Milk & Cheese are a one-joke premise -- violent anthropomorphic foodstuffs, "dairy products gone bad" -- that continues to work because Dorkin always keeps their adventures short and because Dorkin has an admirable surplus of bile available to channel through these little psychopaths. The book Milk and Cheese: Dairy Products Gone Bad!
Each M&C strip follows a standard template: they appear, first in little circles flanking the title, and then in regular square panels, generally angry or excited about something. A rampage immediately follows -- perhaps slightly delayed for a bit of plot in the longer stories, with three or five pages to spread out in -- which culminates in a field of circular panels filled with mayhem. Their specific targets can vary -- hippies, blood banks -- but the premise is usually just an excuse for the ultra-violence, a place or a thin idea that sets off the little monsters.
It's repetitive, of course -- it's intentionally repetitive, and that's why Dorkin took almost twenty-five years to put together two hundred and forty pages of them. This is not a book to read straight through: it works much better three or five or ten pages at a time over the course of a few days or weeks. (And it's a lot of Schadenfreude-ly fun read that way; M&C tap into a deep well of antisocial and undirected anger in the human heart -- I may be oversharing here, particularly if you don't agree with me -- which makes their massively destructive antics gleeful and thrilling.)

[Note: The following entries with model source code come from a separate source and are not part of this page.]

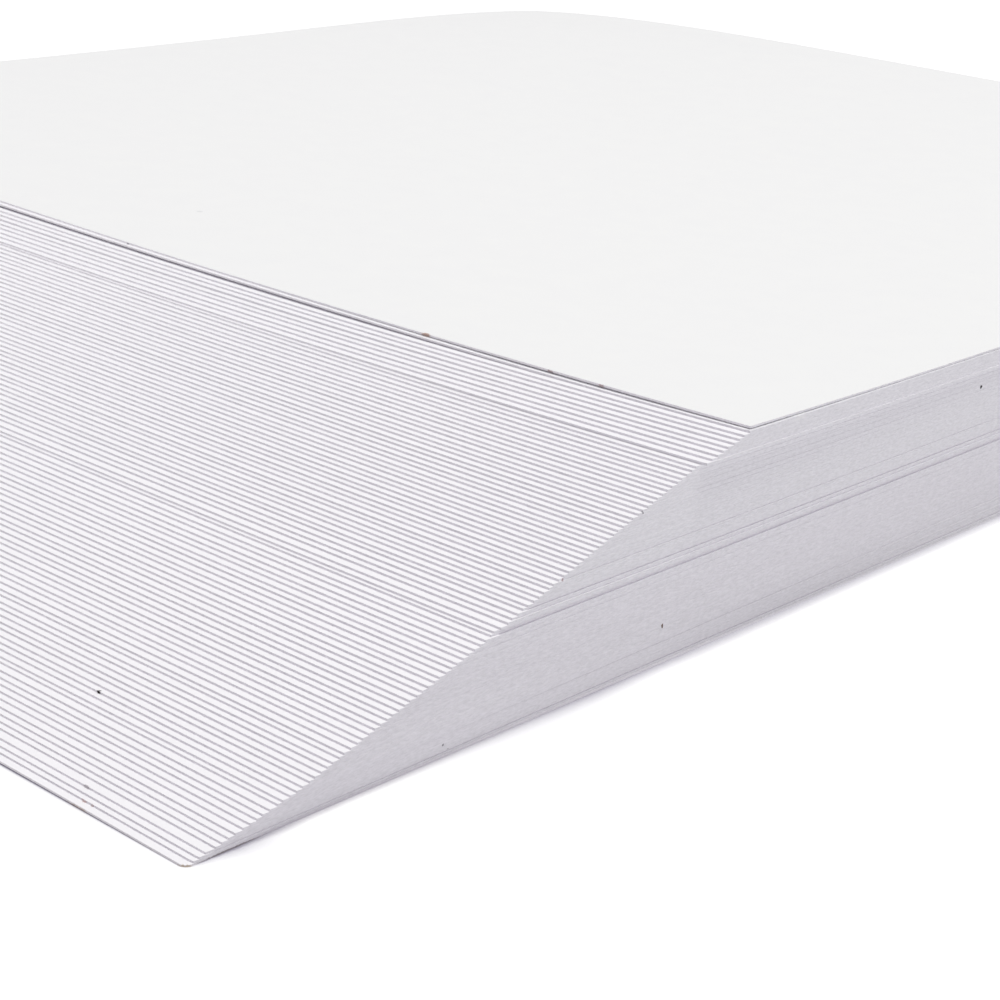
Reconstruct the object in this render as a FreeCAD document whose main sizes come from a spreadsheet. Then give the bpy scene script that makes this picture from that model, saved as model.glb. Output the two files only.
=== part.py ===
import FreeCAD, Part
import os
import Sketcher

# A pack of loose square cardstock, fanned out to the front.
#
# Every sheet is the same blank, cut square by one stroke of a guillotine, so one sketch and one
# pad make the blank and each sheet is a linked copy of it. Sheet 1 lies on the table, and each
# next sheet lies flat on the one below, one fan step further back. Right side and fan are as
# even as hands make them: the fan ripples slowly, each sheet wanders a little, and a few lie
# out of line. The upper half leans in from the flush side. The foot swings about that side,
# sheet by sheet, as the fanning hand drew it.
#
# Frame: +Z up, origin on the table below the middle of the pack. The fan faces -Y, and the side
# that was knocked flush faces +X. Lengths are in millimetres, angles in degrees.

# name, value, what it sets
SIZES = [
    ("SheetWidth", 304.8, "blank, left to right: 12 in"),
    ("SheetDepth", 304.8, "blank, front to back: 12 in"),
    ("SheetThickness", 0.3, "calliper of the card"),
    ("SheetCount", 101, "sheets in the pack"),
    ("SheetsPerNode", 2, "neighbouring sheets that share a node"),
    ("FanStep", 1.111, "reach of a sheet past the one above it"),
    ("FanRipple", 0.23, "slow ripple of the fan, either way"),
    ("RippleSheets", 45, "sheets from one crest of the ripple to the next"),
    ("RippleStart", 33, "where the ripple stands at the table, in degrees of it"),
    ("FrontWander", 0.08, "uneven reach, either way"),
    ("SideWander", 0.04, "uneven side, either way"),
    ("WanderAngle", 137.5, "turns the wander from sheet to sheet, so that it never repeats"),
    ("SideLean", 0.47, "how far the top sheet stands in from the flush side"),
    ("LeanStart", 50, "sheet above which the side leans in, evenly to the top"),
    ("CapSheets", 10, "top sheets, laid on last as one handful"),
    ("CapStep", 1.32, "the fan step within the cap, which is spread wider"),
    ("CapReach", 0.71, "how far the cap's middle reaches forward of its fan step"),
    ("CapTurn", 0.35, "the cap's turn, its left end forward"),
    ("TopTurn", 0.16, "how far the top sheet is turned back from the rest of the cap"),
    ("FootSheets", 16, "bottom sheets, which the hand swung round"),
    ("FootTurn", 0.035, "turn of a foot sheet past the one above it, its left end back"),
    ("SlipFront", 0.35, "reach of a sheet that slipped out of the fan"),
    ("SlipSide", 0.2, "how far a sheet slipped out of the flush side"),
]

# Single sheets that lie out of line, counted from the table: (share of SlipFront towards the
# front, share of SlipSide out of the flush side).
SLIPS = {
    101: (0.4, 0.0),
    92: (0.6, 0.4),
    62: (0.2, 0.0),
    59: (0.0, 0.5),
    56: (-0.3, -0.4),
    53: (0.2, 0.35),
    52: (0.8, 0.3),
    51: (1.0, -0.2),
    50: (0.0, -0.75),
    49: (0.0, 0.3),
    25: (0.5, 0.2),
    14: (-0.5, -0.2),
    10: (-0.4, 0.0),
    9: (-0.2, 0.0),
    8: (0.3, 0.0),
    7: (-0.2, 0.0),
    6: (0.1, 0.0),
    5: (-0.7, 0.0),
    4: (0.5, -0.4),
    3: (0.6, 0.0),
    2: (-0.5, 0.0),
    1: (0.4, 0.0),
}


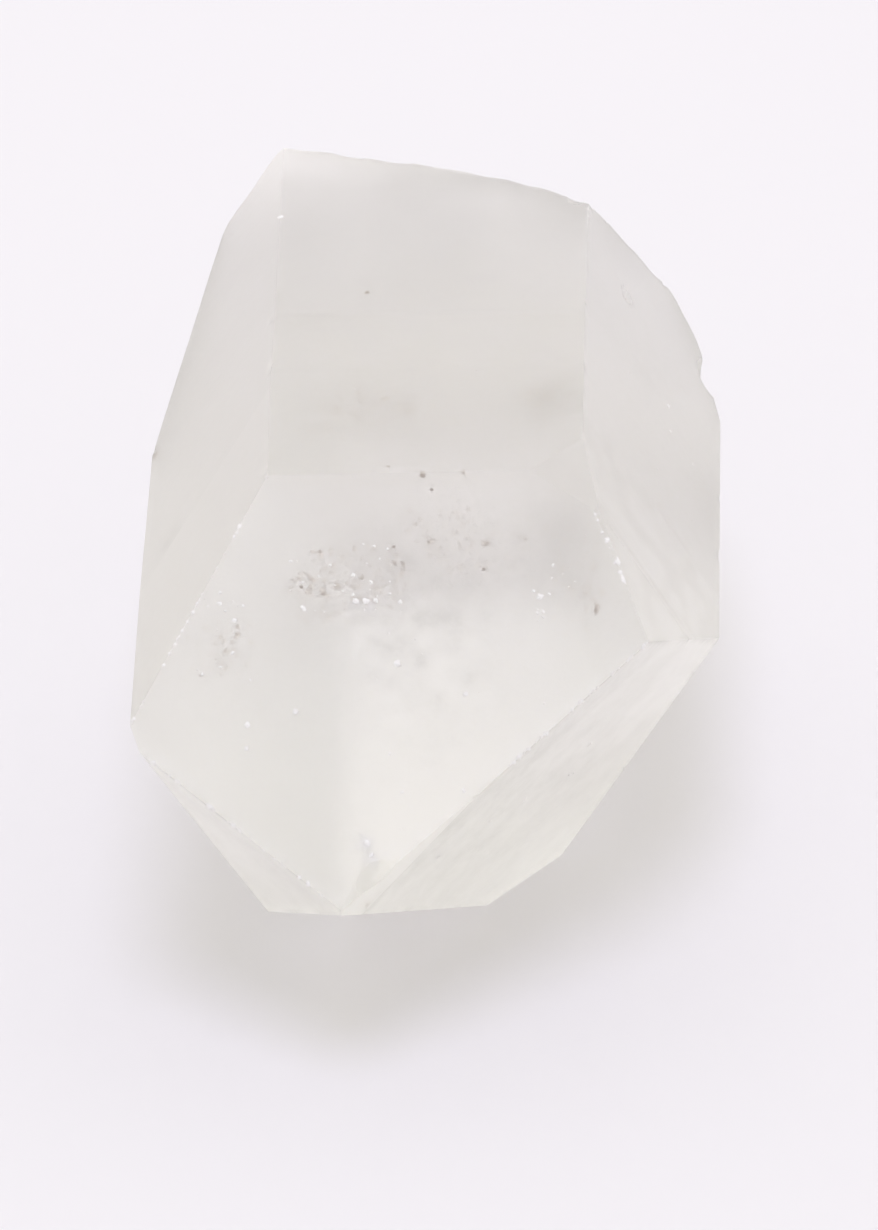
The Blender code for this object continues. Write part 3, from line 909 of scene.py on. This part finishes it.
# ---- Mineral specks inside -----------------------------------------------------------------
# Grains of iron oxide, two or three tenths of a millimetre across, that the crystal grew over.
# They are held by the quartz around them.

# Each grain: middle (right, back, up) and radius.
SPECKS = (
    ((-0.40, -3.20, 11.10), 0.16),
    ((0.05, -3.75, 10.60), 0.10),
    ((-2.10, -2.60, 11.10), 0.10),
    ((1.60, -3.00, 11.05), 0.09),
    ((-14.35, 8.42, 3.75), 0.14),
    ((-3.62, 12.06, 11.05), 0.13),
    ((9.20, 15.67, 8.05), 0.13),
    ((-3.30, -18.40, -3.30), 0.16),
    ((-1.80, -6.10, 8.90), 0.10),
    ((2.60, -6.90, 8.10), 0.10),
    ((-6.30, -7.60, 7.60), 0.10),
    ((-11.20, -11.00, 4.80), 0.09),
)
GRAIN_FLATNESS = 0.7
middle, radius = (np.array(column) for column in zip(*SPECKS))
# Each grain lies flat to its own direction, which wanders from one to the next.
facings = lumps(middle, 0.7, 41)[:, None] * (0.4, -0.7, 0.5) + (0.2, 0.3, 1.0)
points, faces = lenses(middle, facings, radius, GRAIN_FLATNESS)

# Iron oxide grain: opaque, earthy and dull, a pale brown with darker pits 0.1 mm apart.
PITS = 0.1 * MM
iron = bpy.data.materials.new("iron_oxide_grains")
tree = bare_tree(iron)
place = add(tree, "TexCoord", {}).outputs["Object"]
pitted = {"Scale": 0.5 / PITS, "Detail": 2.0}
pits = add(tree, "TexNoise", pitted, {"Vector": place}).outputs["Fac"]
browns = {"data_type": "RGBA", 6: linear("#b5a99d"), 7: linear("#cfc5bb")}
earth = add(tree, "Mix", browns, {0: pits}).outputs[2]
shader = add(tree, "BsdfPrincipled", {"Roughness": 0.8}, {"Base Color": earth})
add(tree, "OutputMaterial", {}, {"Surface": shader.outputs[0]})
put_inside("mineral_specks", points, faces, iron)

# ---- The table -----------------------------------------------------------------------------
# A plain pale table top of matt painted board, far wider than the view. The crystal only lies
# on it.

HALF_TABLE = 3.0
TABLE_DROP = 5e-5  # keeps its top off the crystal's underside, in metres like its size
edge = np.array([[-1, -1], [1, -1], [1, 1], [-1, 1]]) * HALF_TABLE
board = bpy.data.meshes.new("table")
board.from_pydata([(x, y, -TABLE_DROP) for x, y in edge.tolist()], [], [(0, 1, 2, 3)])
table = bpy.data.objects.new("table", board)
bpy.context.scene.collection.objects.link(table)
paint = bpy.data.materials.new("matt_white_paint")
tree = bare_tree(paint)
matt = {"Base Color": linear("#eeecee"), "Roughness": 0.9, "Specular IOR Level": 0.2}
shader = add(tree, "BsdfPrincipled", matt)
add(tree, "OutputMaterial", {}, {"Surface": shader.outputs[0]})
board.materials.append(paint)

# ---- Light and camera ----------------------------------------------------------------------
# A white room, brighter behind the crystal than in front of it, with one soft, slightly violet
# lamp almost overhead, and a long lens looking down at the tip.

room = bpy.data.worlds.new("white_room")
bpy.context.scene.world = room
tree = bare_tree(room)
look = add(tree, "TexCoord", {}).outputs["Generated"]
backward = {"operation": "DOT_PRODUCT", 1: (0.0, 1.0, 0.0)}
back = add(tree, "VectorMath", backward, {0: look}).outputs["Value"]
span = {"From Min": -1.0, "From Max": 1.0, "To Min": 0.55, "To Max": 1.25}
bright = add(tree, "MapRange", span, {"Value": back}).outputs["Result"]
walls = add(tree, "Background", {"Color": linear("#fffdf8")}, {"Strength": bright})
add(tree, "OutputWorld", {}, {"Surface": walls.outputs[0]})

# Height of the lamp above the horizon behind, so that 99 degrees is just in front of overhead.
LAMP_HEIGHT = math.radians(99)
LAMP_WIDTH = math.radians(24)
LAMP_ENERGY = 0.82
LAMP_COLOUR = "#e2e1ff"
lamp_data = bpy.data.lights.new("soft_lamp", "SUN")
lamp_data.angle = LAMP_WIDTH
lamp_data.energy = LAMP_ENERGY
lamp_data.color = linear(LAMP_COLOUR)[:3]
lamp = bpy.data.objects.new("soft_lamp", lamp_data)
bpy.context.scene.collection.objects.link(lamp)
toward_lamp = Vector((0.0, math.cos(LAMP_HEIGHT), math.sin(LAMP_HEIGHT)))
lamp.rotation_euler = toward_lamp.to_track_quat("Z", "Y").to_euler()

# The view: how far it looks down, the crystal's turn under it, and the camera's own roll. The
# lens is worked out for a frame 1230 pixels high, with 20 pixels to the millimetre, and the
# camera stands AWAY such pixels off.
LOOK_DOWN, TURN, ROLL = (math.radians(a) for a in (37.7, 3.6, -2.5))
FRAME_HEIGHT = 1230
AWAY = 9171
MM_PER_PIXEL = 0.05
SENSOR = 36
c, s = math.cos, math.sin
turned = np.array([[c(TURN), -s(TURN), 0], [s(TURN), c(TURN), 0], [0, 0, 1]])
tipped = np.array([[1, 0, 0], [0, c(LOOK_DOWN), -s(LOOK_DOWN)], [0, s(LOOK_DOWN), c(LOOK_DOWN)]])
rolled = np.array([[c(ROLL), -s(ROLL), 0], [s(ROLL), c(ROLL), 0], [0, 0, 1]])
rows = rolled @ tipped @ turned
axes = np.stack([rows[:, 0], -rows[:, 2], rows[:, 1]], axis=1)
stand = np.eye(4)
stand[:3, :3] = axes.T
stand[:3, 3] = AXIS_AT * MM + axes[2] * AWAY * MM_PER_PIXEL * MM
camera = bpy.data.objects.new("camera", bpy.data.cameras.new("camera"))
bpy.context.scene.collection.objects.link(camera)
camera.matrix_world = stand.T.tolist()
camera.data.sensor_width = SENSOR
camera.data.lens = SENSOR * AWAY / FRAME_HEIGHT
camera.data.clip_start, camera.data.clip_end = 0.01, 20
bpy.context.scene.camera = camera
bpy.context.scene.view_settings.view_transform = "Standard"
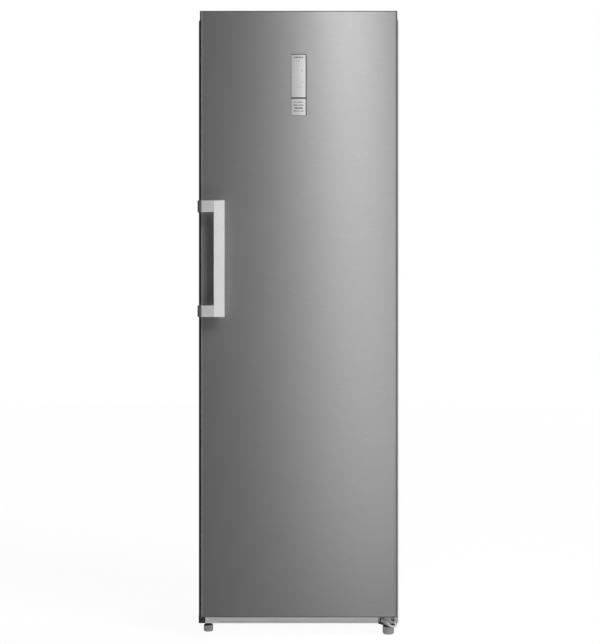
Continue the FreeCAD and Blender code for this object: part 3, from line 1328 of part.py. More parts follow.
# ------------------------------------------------------------------ fasteners
def make_cabinet_screws():
    """All the pan-head screws of the cabinet."""
    sets = (
        (top_hinge_seats(), DOWN), (bottom_hinge_seats(), REARWARD),
        (bay_cover_seats(), FORWARD), (board_cover_seats(), FORWARD),
    )
    return [
        screw(seat, into, SCREW_HEAD, SCREW_HEAD_HEIGHT, SCREW_RADIUS, SCREW_LENGTH)
        for seats, into in sets for seat in seats
    ]


def make_handle_screws():
    """The four screws that hold the handle."""
    return [
        screw(
            seat, INWARD, HANDLE_SCREW_HEAD, HANDLE_SCREW_HEAD_HEIGHT,
            HANDLE_SCREW_RADIUS, HANDLE_SCREW_LENGTH,
        )
        for seat in handle_screw_seats()
    ]


# ------------------------------------------------------------------ write every node
save("outer_shell", make_outer_shell())
save("rear_panel", make_rear_panel())
save("base_plate", make_base_plate())
save("insulation_foam", make_insulation_foam())
save("inner_liner", make_inner_liner())
save("front_crossbar", make_front_crossbar())
save("toe_rail", make_toe_rail())
save("toe_corner_cap", make_toe_corner_cap())
save("bay_cover", make_bay_cover())
save("board_cover", make_board_cover())
save("cabinet_screws", *make_cabinet_screws())

save("compressor", make_compressor())
save("compressor_grommets", *make_compressor_grommets())
save("starter_box", make_starter_box())
save("drain_pan", make_drain_pan())
save("filter_drier", make_filter_drier())
save("refrigerant_tubes", *make_refrigerant_tubes())
save("power_inlet", make_power_inlet())

save("shelf_rails", *make_shelf_rails())
save("glass_shelves", *make_glass_shelves())
save("shelf_trims", *make_shelf_trims())
save("evaporator_cover", make_evaporator_cover())
save("evaporator_coil", *make_evaporator_coil())
save("fan_motor", make_fan_motor())
save("evaporator_fan", make_evaporator_fan())
save("lamp_lens", make_lamp_lens())

for number in range(1, DRAWER_LEVELS + 1):
    save(f"drawer_{number}_bin", make_drawer_bin(number))
    save(f"drawer_{number}_front", make_drawer_front(number))

top_cap = make_door_top_cap()
bottom_cap = make_door_bottom_cap()
save("door_skin", make_door_skin())
save("door_top_cap", top_cap)
save("door_bottom_cap", bottom_cap)
save("door_liner", make_door_liner())
save("door_foam", make_door_foam(top_cap, bottom_cap))
save("door_gasket", make_door_gasket())
save("hinge_bushes", *make_hinge_bushes())
save("handle_arms", *make_handle_arms())
save("handle_bar", make_handle_bar())
save("handle_screws", *make_handle_screws())
save("display_housing", make_display_housing())
display_front = DOOR_FACE - DISPLAY_PROUD - PLATE_RISE
display_panel, display_label_plate = display_windows(display_front, display_front + PLATE)
save("display_panel", display_panel)
save("display_label_plate", display_label_plate)

save("top_hinge_bracket", make_top_hinge_bracket())
save("top_hinge_pin", make_top_hinge_pin())
save("top_hinge_cover", make_top_hinge_cover())
save("bottom_hinge_bracket", make_bottom_hinge_bracket())
save("bottom_hinge_pin", make_bottom_hinge_pin())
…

I hate to be "that guy," but, looking back, I find the first comic's worth of strips -- maybe the second as well -- are the very best. Dorkin developed a vastly stronger and more supple art style later, with a precise line and amazing powers of detail, but the earliest strips have a raw punk energy in their lines that the "better" art can't quite match. He also hadn't settled into that template yet in the early strips; M&C were violent loudmouths who screamed non sequiturs, but they were more free-floating ids, causing destruction wherever they went because of who they were, not because that was the point of this particular strip. You can see that they came out of the same '80s stew as Badger and Flaming Carrot, before they became '90s-ized, all screaming and violence for violence's sake.
So you'll find some sameness as this book goes on, and the early work is the most exciting and fresh. But Dorkin's art becomes amazingly expressive as the book goes on, which will be more interesting to some readers. And Milk & Cheese themselves are wonderful comic creations -- in both senses of the word "comic" -- nihilistic and random and horrible and wonderful all together.